Ballot Screenshot.  The ballot as described in the screenshot is not unbiased as MS claims in the written proposal. It suffers from two major bias issues.

The first is that IE may become the default browser in more scenarios than the alternative browsers. IE may become the default by being selected. It may also become the default if the user simply ignores the ballot. It may also become the default if the user is unable to figure out how to use the ballot. Finally, it may become the default even if the user expresses a desire to try one of the other browsers but fails to achieve an alternative browser install (point 1. above.) The other browsers have only one, difficult and failure prone scenario to becoming the default. I don’t know how one would remedy this except partially by requiring the user to make a choice rather than treating no choice as a user preference for IE.

The second issue of bias is the ordering of the browser choices on the ballot. When presented with a question that interrupts the user’s “flow” the most common user response is to take actions, without serious consideration, that will remove the interruption. That often results in users simply closing the Window containing the interruption or in choosing the button or option they believe is most likely to remove the Window.  We strongly suspect that placement matters, and being the farthest most left position has some inherent advantage. Thus, having a mechanism to equitably mitigate this inherent advantage would make this a much better remedy. This will likely require further evaluation and testing, so the notion that the proposal can be adopted, implemented, and filed away, without subsequent iteration doesn’t seem plausible.

De-selection of IE. Section 2, Paragraph 8 further states that “Microsoft shall ensure that in the Ballot screen users will be informed in an unbiased way that they can turn Internet Explorer off.” Merely advising the user with text on how to turn IE off in the ballot is simply not enough to achieve the intended purpose of the remedy. The commitment should be modified so that IE is turned off seamlessly when the user selects a non-IE browser through the ballot screen, rather than through a separate procedure.  Even if a user does succeed in choosing and successfully installing an alternative browser as his default, IE will still occupy prominent real estate on the Desktop and Start Menu. The other browsers do not have this luxury and the advertising opportunity it provides merely through placement.  Consequently, the best way to ameliorate this is to offer the user the opportunity to _replace_ IE rather than to simply join it on the desktop.
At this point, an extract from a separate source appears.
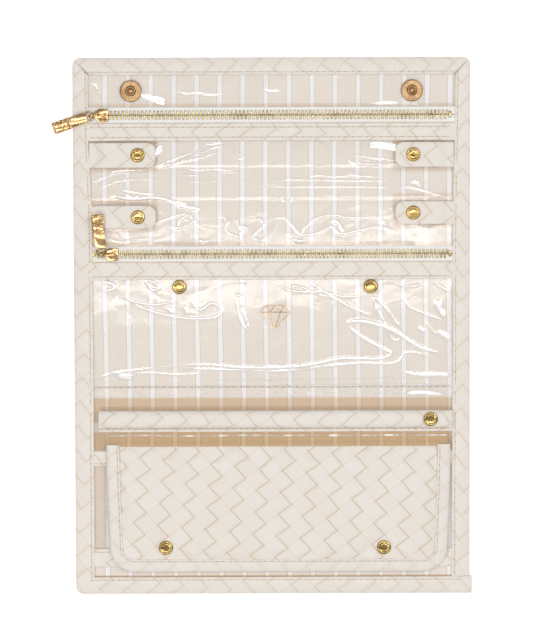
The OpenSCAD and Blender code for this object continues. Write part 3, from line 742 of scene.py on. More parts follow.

This could take the form of a “make this browser the new default and turn IE off when that’s done” option in the ballot.  Alternatively, Microsoft could provide an API to the IE off switch that could be used in the installers of other browsers to effect the same change.

Education. The ballot, as proposed, does nothing to educate the user as to what a Web browser is or how different browsers might offer different experiences. A user with no understanding of what a browser is and no explanation in the ballot to educate him will likely just dismiss the window as an unexplainable interruption. The ballot should introduce the user to at least a simple definition of what a browser is before offering the user a choice in browsers. It should probably go one step further and explain that the different browsers compete for superiority in the areas of ease of use, security, and customizability. A two-sentence introduction with this information will help users make a meaningful choice.

Testing and Evaluation. The term of the proposal is five years; however, there are no interim evaluation milestones. To evaluate the efficacy of the remedy, there must be some ongoing evaluation, otherwise how will we know if the ballot proposal made a difference, and if so, what did it actually change. Thus, an annual review by the EC should be part of the proposal. The review should include only data derived from public sources and Microsoft that comports with all applicable privacy directives.


For now, these seem to be the minimum set of changes required for an effective remedy. There are numerous other terms that could be adjusted, but these key points should be considered and addressed before adopting the proposal.

I’d like to thank Asa Dotzler who made significant contributions to this post.